İstihdamın mümkün olduğunca üst bir düzeyde gerçekleşmesi ülkede yaşayan insanların refah içerisinde yaşayabilmesinin şartlarından biridir. İşsizlik çoğunlukla tarım toplumundan sanayi toplumuna geçiş ve makineleşmenin artmasıyla açıklanmıştır. Birçok araştırma sonucuna göre yapısal işsizliğin olduğu ifade edildiği ülkemizde bunu giderebilmek için girişimciliği destekler yönde farklı kurum ve projeler kapsamında destekler verilmektedir. Devletin istihdamın yönetimine baktığımızda ilk girişimler on
dokuzuncu yüzyılın ortalarına rastladığı görülmektedir. Bu konunun ülkemizde devlet tarafından ele alınması uluslararası bir zorunluluk biçiminde kurum bazında yönetimi, İkinci Dünya Savaşı sonuna denk gelmektedir. 1947 yılında kurulan İş ve İşçi Bulma Kurumu bunlardan ilkidir. Kurum 1990’lı ve 2000’li yıllarda iki farklı düzenleme ile kendisini yeni gelişmelere ayak uydurarak varlığını sürdürmektedir.
Planlı kalkınma dönemiyle birlikte Devlet Planlama Teşkilatı ve bu nedenle kamudaki istihdam yapısının oluşturulması için Devlet Personel Dairesi kurulmuştur. Kamuda idari ve mali olarak özerk kurulan kurum yapısı uzun bir müddet sayılan işlevleri yapabilecek kaynakları bulunmadan çalışmıştır.
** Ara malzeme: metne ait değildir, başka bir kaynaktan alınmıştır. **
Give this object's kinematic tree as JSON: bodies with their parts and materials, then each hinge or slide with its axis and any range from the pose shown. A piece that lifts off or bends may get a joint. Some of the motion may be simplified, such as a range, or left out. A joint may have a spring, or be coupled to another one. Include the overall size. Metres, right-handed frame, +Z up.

1984 yılında Devlet Personel Başkanlığı adını alarak Başbakanlığa bağlanan kurum, doksanlı yıllarda işlevini yapamadığı yönünde eleştirilmeye başlanmıştı. Nihayetinde 2019 yılında Çalışma Bakanlığı’na
devredilerek ortadan kaldırılmıştır. Aynı yıl istihdamın yönetilebilmesi için Cumhurbaşkanlığı İnsan Kaynakları Ofisi kurulmuştur. 1 Nolu Cumhurbaşkanlığı Teşkilatı Hakkında Cumhurbaşkanlığı Kararnamesi’nde idari ve mali özerkliğe sahip Dijital Dönüşüm Ofisi, Finans Ofisi ve Yatırım Ofisi ile
benzer biçimde oluşturulmuş bir kurumdur. Bu yapılanmayla sorunları bürokratik yapılanmaya takılmadan çözebilecek, ihtisasa özgü durumuyla ve merkezi devlet yapılanmasına yakın bir karar alma yapısına sahiptir. Bu durum istihdam yönetimine önem verildiğine dair bir duruştur. İşsizliğin neoliberal politikaların uygulanmaya başladığı 1980’li yıllarla beraber büyümeyi izlemeyerek her geçen yıl artarak geldiği bilinmektedir. Ofis insan kaynağını envanteri oluşturarak, bu kaynağı ihtiyaç duyulan alanlara uygun bir biçimde yönlendirme ve geliştirmeyi hedeflemektedir. Kamudaki istihdamda liyakat ve
yetkinliğin artırılması için gerekli olan projelerin üretilmesine yönelik çalışmalar yapacaktır. Devlet Personel Dairesi’nin geçmişteki işlevlerine talip gözükmektedir. Özel yeteneklerin keşfini sağlayarak yetenek yöneteceği topyekûn bir insan kaynağı seferberliği yanında özel yeteneklere ilerleme imkanı
sağlayacağı ifade edilmektedir.
Çalışmada bu kurumların tarihi, yaptıkları faaliyetler, işsizlik ve istihdam üzerine etkileri mercek altına alınmaya çalışılmıştır. Kurumun yasada sayılan işlevleri henüz görünür değildir. Buradan hareketle merkezi bir anlayışla kurulan Cumhurbaşkanlığı İnsan Kaynakları Ofisi’nin çalışmalarının istihdam üzerindeki olası etkileri mevzuata dayalı varsayımlar üzerinden bir çıkarsamaya gidilerek yapılmaya çalışılmıştır.